### Data segment
-- Start --

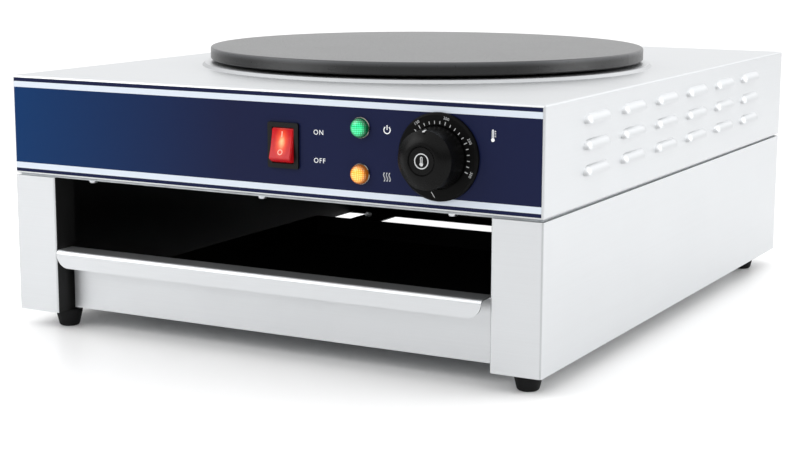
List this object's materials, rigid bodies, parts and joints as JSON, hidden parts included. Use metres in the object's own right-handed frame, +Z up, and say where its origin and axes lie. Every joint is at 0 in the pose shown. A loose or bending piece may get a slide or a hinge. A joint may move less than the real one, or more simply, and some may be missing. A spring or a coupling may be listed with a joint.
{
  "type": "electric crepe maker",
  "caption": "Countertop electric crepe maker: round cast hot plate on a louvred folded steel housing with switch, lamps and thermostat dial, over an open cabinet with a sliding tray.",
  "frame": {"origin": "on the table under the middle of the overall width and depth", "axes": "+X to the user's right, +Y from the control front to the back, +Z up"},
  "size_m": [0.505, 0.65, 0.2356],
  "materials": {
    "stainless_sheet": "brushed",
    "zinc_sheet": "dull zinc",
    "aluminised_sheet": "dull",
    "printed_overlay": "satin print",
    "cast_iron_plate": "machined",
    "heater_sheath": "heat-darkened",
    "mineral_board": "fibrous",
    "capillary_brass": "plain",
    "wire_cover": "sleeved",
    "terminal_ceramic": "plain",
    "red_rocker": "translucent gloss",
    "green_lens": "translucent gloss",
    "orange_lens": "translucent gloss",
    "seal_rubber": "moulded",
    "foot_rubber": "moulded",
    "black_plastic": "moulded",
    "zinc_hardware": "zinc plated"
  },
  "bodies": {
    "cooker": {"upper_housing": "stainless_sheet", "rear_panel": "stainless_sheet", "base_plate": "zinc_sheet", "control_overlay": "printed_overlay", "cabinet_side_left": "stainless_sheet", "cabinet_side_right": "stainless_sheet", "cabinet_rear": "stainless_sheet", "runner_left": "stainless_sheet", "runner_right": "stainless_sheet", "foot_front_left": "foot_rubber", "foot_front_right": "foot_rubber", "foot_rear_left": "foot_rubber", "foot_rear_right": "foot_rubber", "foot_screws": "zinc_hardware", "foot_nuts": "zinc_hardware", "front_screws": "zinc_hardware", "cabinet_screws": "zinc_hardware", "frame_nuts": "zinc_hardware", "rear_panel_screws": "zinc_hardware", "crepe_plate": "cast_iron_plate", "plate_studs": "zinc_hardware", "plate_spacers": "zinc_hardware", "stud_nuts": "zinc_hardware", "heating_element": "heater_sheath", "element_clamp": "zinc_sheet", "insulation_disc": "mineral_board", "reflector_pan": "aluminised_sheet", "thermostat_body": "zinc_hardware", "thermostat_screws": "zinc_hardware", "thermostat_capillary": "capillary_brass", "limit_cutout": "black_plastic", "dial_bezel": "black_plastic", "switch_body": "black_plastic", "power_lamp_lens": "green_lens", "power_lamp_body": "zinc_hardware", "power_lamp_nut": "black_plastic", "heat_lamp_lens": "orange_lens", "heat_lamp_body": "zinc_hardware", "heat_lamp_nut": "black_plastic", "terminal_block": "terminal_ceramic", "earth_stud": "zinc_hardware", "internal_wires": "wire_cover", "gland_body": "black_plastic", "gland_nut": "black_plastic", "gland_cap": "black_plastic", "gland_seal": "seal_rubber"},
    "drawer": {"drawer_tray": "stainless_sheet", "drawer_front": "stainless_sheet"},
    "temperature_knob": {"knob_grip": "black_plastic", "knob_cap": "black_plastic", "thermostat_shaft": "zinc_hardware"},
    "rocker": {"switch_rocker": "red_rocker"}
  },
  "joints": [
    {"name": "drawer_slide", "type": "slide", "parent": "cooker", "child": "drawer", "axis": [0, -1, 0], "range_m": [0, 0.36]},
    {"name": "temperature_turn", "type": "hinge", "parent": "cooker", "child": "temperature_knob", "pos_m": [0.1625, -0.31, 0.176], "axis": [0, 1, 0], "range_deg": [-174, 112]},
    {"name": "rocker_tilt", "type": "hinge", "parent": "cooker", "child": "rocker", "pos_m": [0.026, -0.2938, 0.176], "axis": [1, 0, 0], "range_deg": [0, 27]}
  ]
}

-- End --

### Your instructions
Reproduce the listing in full. Keep it exactly as written.

### Solution
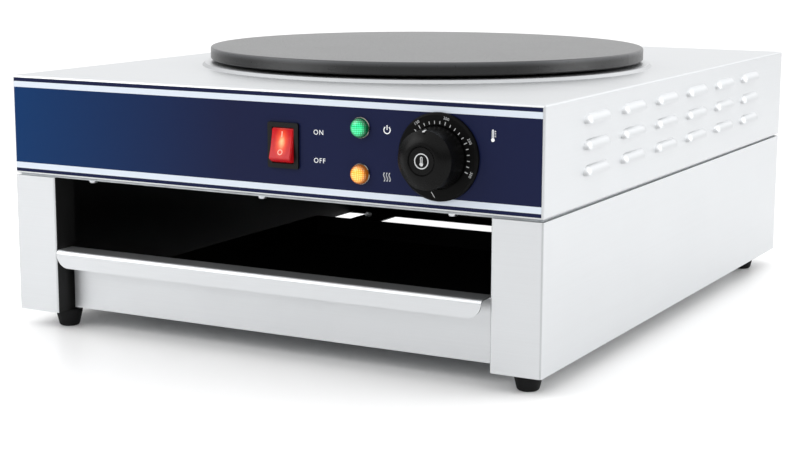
List this object's materials, rigid bodies, parts and joints as JSON, hidden parts included. Use metres in the object's own right-handed frame, +Z up, and say where its origin and axes lie. Every joint is at 0 in the pose shown. A loose or bending piece may get a slide or a hinge. A joint may move less than the real one, or more simply, and some may be missing. A spring or a coupling may be listed with a joint.
{
  "type": "electric crepe maker",
  "caption": "Countertop electric crepe maker: round cast hot plate on a louvred folded steel housing with switch, lamps and thermostat dial, over an open cabinet with a sliding tray.",
  "frame": {"origin": "on the table under the middle of the overall width and depth", "axes": "+X to the user's right, +Y from the control front to the back, +Z up"},
  "size_m": [0.505, 0.65, 0.2356],
  "materials": {
    "stainless_sheet": "brushed",
    "zinc_sheet": "dull zinc",
    "aluminised_sheet": "dull",
    "printed_overlay": "satin print",
    "cast_iron_plate": "machined",
    "heater_sheath": "heat-darkened",
    "mineral_board": "fibrous",
    "capillary_brass": "plain",
    "wire_cover": "sleeved",
    "terminal_ceramic": "plain",
    "red_rocker": "translucent gloss",
    "green_lens": "translucent gloss",
    "orange_lens": "translucent gloss",
    "seal_rubber": "moulded",
    "foot_rubber": "moulded",
    "black_plastic": "moulded",
    "zinc_hardware": "zinc plated"
  },
  "bodies": {
    "cooker": {"upper_housing": "stainless_sheet", "rear_panel": "stainless_sheet", "base_plate": "zinc_sheet", "control_overlay": "printed_overlay", "cabinet_side_left": "stainless_sheet", "cabinet_side_right": "stainless_sheet", "cabinet_rear": "stainless_sheet", "runner_left": "stainless_sheet", "runner_right": "stainless_sheet", "foot_front_left": "foot_rubber", "foot_front_right": "foot_rubber", "foot_rear_left": "foot_rubber", "foot_rear_right": "foot_rubber", "foot_screws": "zinc_hardware", "foot_nuts": "zinc_hardware", "front_screws": "zinc_hardware", "cabinet_screws": "zinc_hardware", "frame_nuts": "zinc_hardware", "rear_panel_screws": "zinc_hardware", "crepe_plate": "cast_iron_plate", "plate_studs": "zinc_hardware", "plate_spacers": "zinc_hardware", "stud_nuts": "zinc_hardware", "heating_element": "heater_sheath", "element_clamp": "zinc_sheet", "insulation_disc": "mineral_board", "reflector_pan": "aluminised_sheet", "thermostat_body": "zinc_hardware", "thermostat_screws": "zinc_hardware", "thermostat_capillary": "capillary_brass", "limit_cutout": "black_plastic", "dial_bezel": "black_plastic", "switch_body": "black_plastic", "power_lamp_lens": "green_lens", "power_lamp_body": "zinc_hardware", "power_lamp_nut": "black_plastic", "heat_lamp_lens": "orange_lens", "heat_lamp_body": "zinc_hardware", "heat_lamp_nut": "black_plastic", "terminal_block": "terminal_ceramic", "earth_stud": "zinc_hardware", "internal_wires": "wire_cover", "gland_body": "black_plastic", "gland_nut": "black_plastic", "gland_cap": "black_plastic", "gland_seal": "seal_rubber"},
    "drawer": {"drawer_tray": "stainless_sheet", "drawer_front": "stainless_sheet"},
    "temperature_knob": {"knob_grip": "black_plastic", "knob_cap": "black_plastic", "thermostat_shaft": "zinc_hardware"},
    "rocker": {"switch_rocker": "red_rocker"}
  },
  "joints": [
    {"name": "drawer_slide", "type": "slide", "parent": "cooker", "child": "drawer", "axis": [0, -1, 0], "range_m": [0, 0.36]},
    {"name": "temperature_turn", "type": "hinge", "parent": "cooker", "child": "temperature_knob", "pos_m": [0.1625, -0.31, 0.176], "axis": [0, 1, 0], "range_deg": [-174, 112]},
    {"name": "rocker_tilt", "type": "hinge", "parent": "cooker", "child": "rocker", "pos_m": [0.026, -0.2938, 0.176], "axis": [1, 0, 0], "range_deg": [0, 27]}
  ]
}